Insight: Heap/INSERT+INIT replay inconsistency
Evgeny Voropaev discovered a subtle bug: when pruning with
repairFragmentation=false leaves an empty-but-fragmented page, a
subsequent heap_insert may set XLOG_HEAP_INIT_PAGE (because the new
tuple is at FirstOffsetNumber), but the primary's resulting page
differs from the replica's replayed page because redo initializes the
page cleanly. The fix is to not set XLOG_HEAP_INIT_PAGE when the
page isn't genuinely empty (phdr->pd_special == phdr->pd_upper).
Insight: TOAST chunk size compatibility
On 32-bit architectures, adding the 16-byte heap special reduces
TOAST_MAX_CHUNK_SIZE, which would break pg_upgrade because existing
TOAST chunks have a different size. Solution: give TOAST pages their
own (smaller) special area type without pd_multi_base, preserving
the chunk size.
Participant Weight
- Robert Haas, Andres Freund, Heikki Linnakangas: all three committers converged independently on rejecting the TransactionId = FullTransactionId merger and endorsing incremental decomposition. When three committers align, the patch either conforms or dies.
- Peter Geoghegan: VACUUM/freezing domain expert; his first- principles critique (XID space is the wrong currency) reframes the whole problem.
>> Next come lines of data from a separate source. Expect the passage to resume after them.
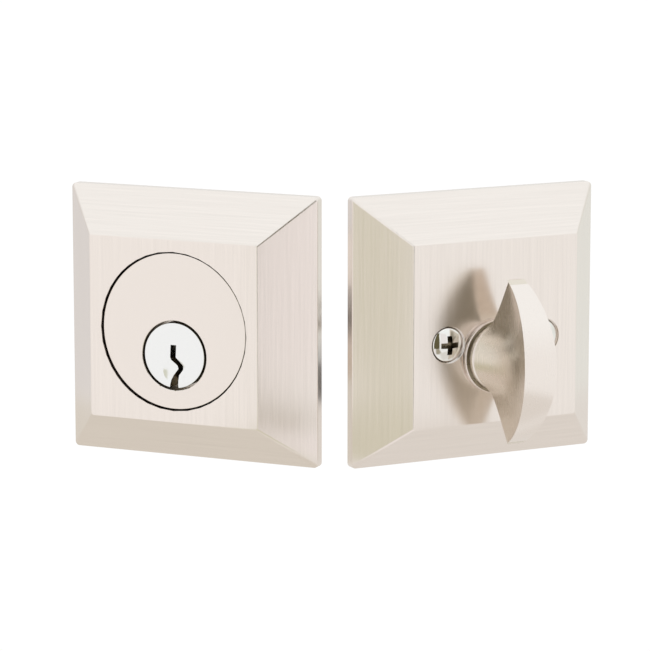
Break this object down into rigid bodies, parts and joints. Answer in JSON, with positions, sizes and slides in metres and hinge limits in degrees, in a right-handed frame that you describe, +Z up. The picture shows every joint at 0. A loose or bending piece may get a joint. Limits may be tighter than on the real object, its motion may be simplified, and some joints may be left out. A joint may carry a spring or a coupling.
{
  "type": "deadbolt door lock",
  "caption": "Deadbolt lock set: square bevelled exterior rosette with keyed cylinder, matching interior rosette with thumbturn, and the tubular latch unit with its bolt.",
  "frame": {"origin": "middle of the whole display set, on the floor under the lower edges of the rosettes", "axes": "+Z up; the set is seen from the -Y side, exterior half at -X and interior half at +X; the bolt leaves the latch along +Y"},
  "size_m": [0.1292, 0.128, 0.0667],
  "materials": {
    "satin_nickel": "satin, vertical grain",
    "bright_nickel": "polished",
    "steel": "zinc plated",
    "dark_steel": "oiled",
    "brass": "machined",
    "nylon": "matt"
  },
  "bodies": {
    "lock_set": {"exterior_rosette": "satin_nickel", "exterior_backing_plate": "steel", "cylinder_body": "satin_nickel", "chamber_plugs": "brass", "interior_rosette": "satin_nickel", "interior_support_plate": "steel", "turn_bushing": "brass", "turn_thrust_washer": "nylon", "mounting_screws": "bright_nickel", "latch_faceplate": "satin_nickel", "faceplate_backing": "steel", "latch_case_tube": "steel", "side_plate_upper": "steel", "side_plate_lower": "steel", "side_plate_rivets": "bright_nickel"},
    "key_plug": {"cylinder_plug": "bright_nickel", "plug_cap": "steel"},
    "tail": {"tailpiece": "steel"},
    "turn": {"thumbturn": "satin_nickel", "turn_retaining_ring": "dark_steel"},
    "cam_unit": {"cam": "dark_steel", "cam_drive_pin": "steel"},
    "bolt_unit": {"bolt": "bright_nickel", "bolt_insert": "dark_steel", "bolt_tail": "steel", "tail_pins": "dark_steel"},
    "driver_1": {"driver_pin_1": "brass", "pin_spring_1": "steel"},
    "keypin_1": {"key_pin_1": "brass"},
    "driver_2": {"driver_pin_2": "brass", "pin_spring_2": "steel"},
    "keypin_2": {"key_pin_2": "brass"},
    "driver_3": {"driver_pin_3": "brass", "pin_spring_3": "steel"},
    "keypin_3": {"key_pin_3": "brass"},
    "driver_4": {"driver_pin_4": "brass", "pin_spring_4": "steel"},
    "keypin_4": {"key_pin_4": "brass"},
    "driver_5": {"driver_pin_5": "brass", "pin_spring_5": "steel"},
    "keypin_5": {"key_pin_5": "brass"}
  },
  "joints": [
    {"name": "thumbturn_turn", "type": "hinge", "parent": "lock_set", "child": "turn", "pos_m": [0.03971, -0.04225, 0.02735], "axis": [0.4446, -0.8957, 0], "range_deg": [0, 90]},
    {"name": "tailpiece_turn", "type": "hinge", "parent": "lock_set", "child": "tail", "pos_m": [-0.02542, -0.01289, 0.02735], "axis": [-0.4035, -0.915, 0], "range_deg": [-90, 0]},
    {"name": "cam_turn", "type": "hinge", "parent": "lock_set", "child": "cam_unit", "pos_m": [0.03003, 0.00371, 0.0127], "axis": [0, 0, 1], "range_deg": [0, 90]},
    {"name": "bolt_throw", "type": "slide", "parent": "lock_set", "child": "bolt_unit", "axis": [0, 1, 0], "range_m": [0, 0.0254]},
    {"name": "plug_turn", "type": "hinge", "parent": "lock_set", "child": "key_plug", "pos_m": [-0.03713, -0.03942, 0.02735], "axis": [-0.4035, -0.915, 0], "range_deg": [-90, 90]},
    {"name": "driver_pin_1_lift", "type": "slide", "parent": "lock_set", "child": "driver_1", "axis": [0, 0, 1], "range_m": [0, 0.0025], "stiffness_N_per_m": 60, "springref_m": -0.004, "deforming": ["pin_spring_1"]},
    {"name": "key_pin_1_drop", "type": "slide", "parent": "key_plug", "child": "keypin_1", "axis": [0, 0, -1], "range_m": [0, 0.001]},
    {"name": "driver_pin_2_lift", "type": "slide", "parent": "lock_set", "child": "driver_2", "axis": [0, 0, 1], "range_m": [0, 0.0025], "stiffness_N_per_m": 60, "springref_m": -0.004, "deforming": ["pin_spring_2"]},
    {"name": "key_pin_2_drop", "type": "slide", "parent": "key_plug", "child": "keypin_2", "axis": [0, 0, -1], "range_m": [0, 0.001]},
    {"name": "driver_pin_3_lift", "type": "slide", "parent": "lock_set", "child": "driver_3", "axis": [0, 0, 1], "range_m": [0, 0.0025], "stiffness_N_per_m": 60, "springref_m": -0.004, "deforming": ["pin_spring_3"]},
    {"name": "key_pin_3_drop", "type": "slide", "parent": "key_plug", "child": "keypin_3", "axis": [0, 0, -1], "range_m": [0, 0.001]},
    {"name": "driver_pin_4_lift", "type": "slide", "parent": "lock_set", "child": "driver_4", "axis": [0, 0, 1], "range_m": [0, 0.0025], "stiffness_N_per_m": 60, "springref_m": -0.004, "deforming": ["pin_spring_4"]},
    {"name": "key_pin_4_drop", "type": "slide", "parent": "key_plug", "child": "keypin_4", "axis": [0, 0, -1], "range_m": [0, 0.001]},
    {"name": "driver_pin_5_lift", "type": "slide", "parent": "lock_set", "child": "driver_5", "axis": [0, 0, 1], "range_m": [0, 0.0025], "stiffness_N_per_m": 60, "springref_m": -0.004, "deforming": ["pin_spring_5"]},
    {"name": "key_pin_5_drop", "type": "slide", "parent": "key_plug", "child": "keypin_5", "axis": [0, 0, -1], "range_m": [0, 0.001]}
  ],
  "couplings": [
    {"joint": "thumbturn_turn", "follows": "bolt_throw", "rad_per_m": 61.8},
    {"joint": "tailpiece_turn", "follows": "bolt_throw", "rad_per_m": -61.8},
    {"joint": "cam_turn", "follows": "bolt_throw", "rad_per_m": 61.8}
  ]
}
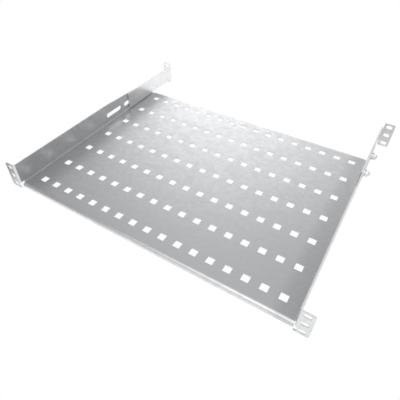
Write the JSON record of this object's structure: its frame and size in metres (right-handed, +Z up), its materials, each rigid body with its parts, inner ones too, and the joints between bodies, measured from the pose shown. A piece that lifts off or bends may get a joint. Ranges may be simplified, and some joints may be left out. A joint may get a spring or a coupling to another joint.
{
  "type": "cantilever rack shelf",
  "caption": "Shallow folded sheet steel tray with a vented deck, slotted tapering side walls and front mounting ears, and sliding rear brackets with ears for the rear rails.",
  "frame": {"origin": "in the plane where the front ears bear on the front rails, midway between the left and right ear slots, at the middle height of the ears", "axes": "+X to the right seen from the front, +Y to the rear of the rack, +Z up"},
  "size_m": [0.4826, 0.4182, 0.0436],
  "materials": {
    "galvanised_sheet": "galvanised steel sheet, matt satin with a faint fine spangle",
    "zinc_fastener": "bright zinc plated"
  },
  "bodies": {
    "shelf": {"tray": "galvanised_sheet"},
    "left_bracket": {"rear_bracket_left": "galvanised_sheet", "stud_left_front": "zinc_fastener", "washer_left_front": "zinc_fastener", "nut_left_front": "zinc_fastener", "stud_left_rear": "zinc_fastener", "washer_left_rear": "zinc_fastener", "nut_left_rear": "zinc_fastener"},
    "right_bracket": {"rear_bracket_right": "galvanised_sheet", "stud_right_front": "zinc_fastener", "washer_right_front": "zinc_fastener", "nut_right_front": "zinc_fastener", "stud_right_rear": "zinc_fastener", "washer_right_rear": "zinc_fastener", "nut_right_rear": "zinc_fastener"}
  },
  "joints": [
    {"name": "left_bracket_slide", "type": "slide", "parent": "shelf", "child": "left_bracket", "axis": [0, 1, 0], "range_m": [-0.032, 0]},
    {"name": "right_bracket_slide", "type": "slide", "parent": "shelf", "child": "right_bracket", "axis": [0, 1, 0], "range_m": [-0.032, 0]}
  ]
}
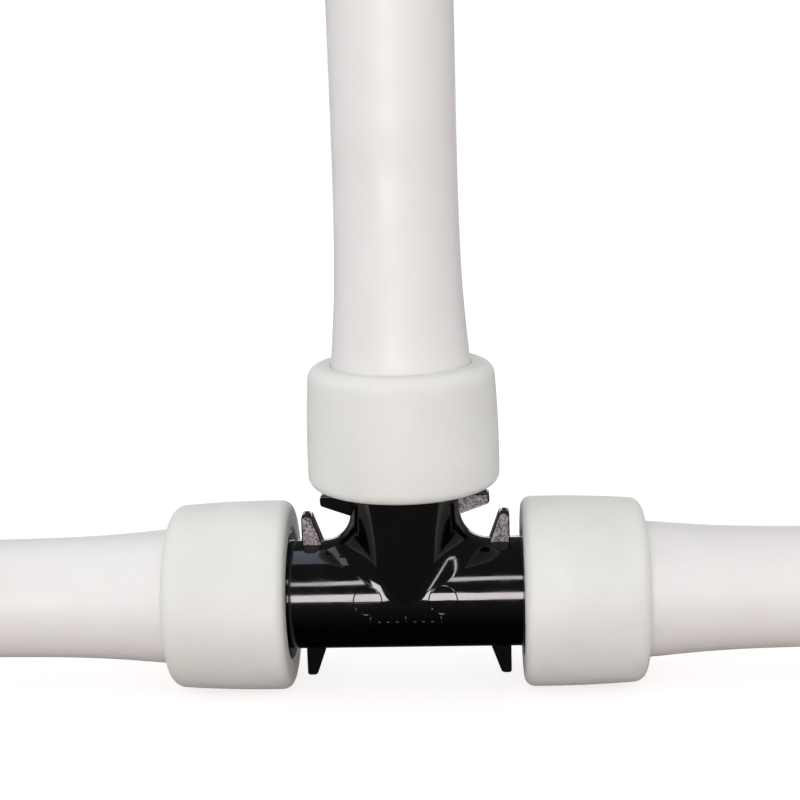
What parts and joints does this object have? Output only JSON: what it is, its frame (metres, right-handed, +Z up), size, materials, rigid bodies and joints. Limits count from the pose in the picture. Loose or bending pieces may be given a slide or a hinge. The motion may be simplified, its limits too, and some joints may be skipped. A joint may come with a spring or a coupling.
{
  "type": "pipe tee connector",
  "caption": "Black moulded equal tee for plastic water pipe, with a white pipe end expanded over each ribbed spigot and squeezed by a milky white reinforcing ring.",
  "frame": {"origin": "middle of the straight run, on the plane that the two run rings rest on, straight below the crossing of the tee's axes", "axes": "+X along the straight run towards the right pipe, +Z up the branch, -Y towards the viewer"},
  "size_m": [0.1348, 0.0252, 0.106],
  "materials": {
    "tee_moulding": "high gloss black, as moulded",
    "ring_plastic": "satin, milky and slightly translucent",
    "pipe_plastic": "smooth satin white"
  },
  "bodies": {
    "tee": {"tee_body": "tee_moulding"},
    "left_leg": {"left_ring": "ring_plastic", "left_pipe": "pipe_plastic"},
    "right_leg": {"right_ring": "ring_plastic", "right_pipe": "pipe_plastic"},
    "branch_leg": {"branch_ring": "ring_plastic", "branch_pipe": "pipe_plastic"}
  },
  "joints": [
    {"name": "left_swivel", "type": "hinge", "parent": "tee", "child": "left_leg", "pos_m": [0, 0, 0.01263], "axis": [-1, 0, 0], "continuous": true},
    {"name": "right_swivel", "type": "hinge", "parent": "tee", "child": "right_leg", "pos_m": [0, 0, 0.01263], "axis": [1, 0, 0], "continuous": true},
    {"name": "branch_swivel", "type": "hinge", "parent": "tee", "child": "branch_leg", "pos_m": [0, 0, 0.01263], "axis": [0, 0, 1], "continuous": true}
  ]
}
Not a blocker, but shapes long-term direction.
- Alexander Korotkov, Maxim Orlov, Pavel Borisov: principal authors from Postgres Pro/Supabase ecosystem; bring production deployment experience from the fork.
- Stephen Frost, Bruce Momjian, Simon Riggs: early design reviewers; Simon's TAM-based "heap64" suggestion was floated but not pursued.
- Chris Travers: operational DBA perspective; insistence on retained warning mechanisms shaped the xidStopLimit debate.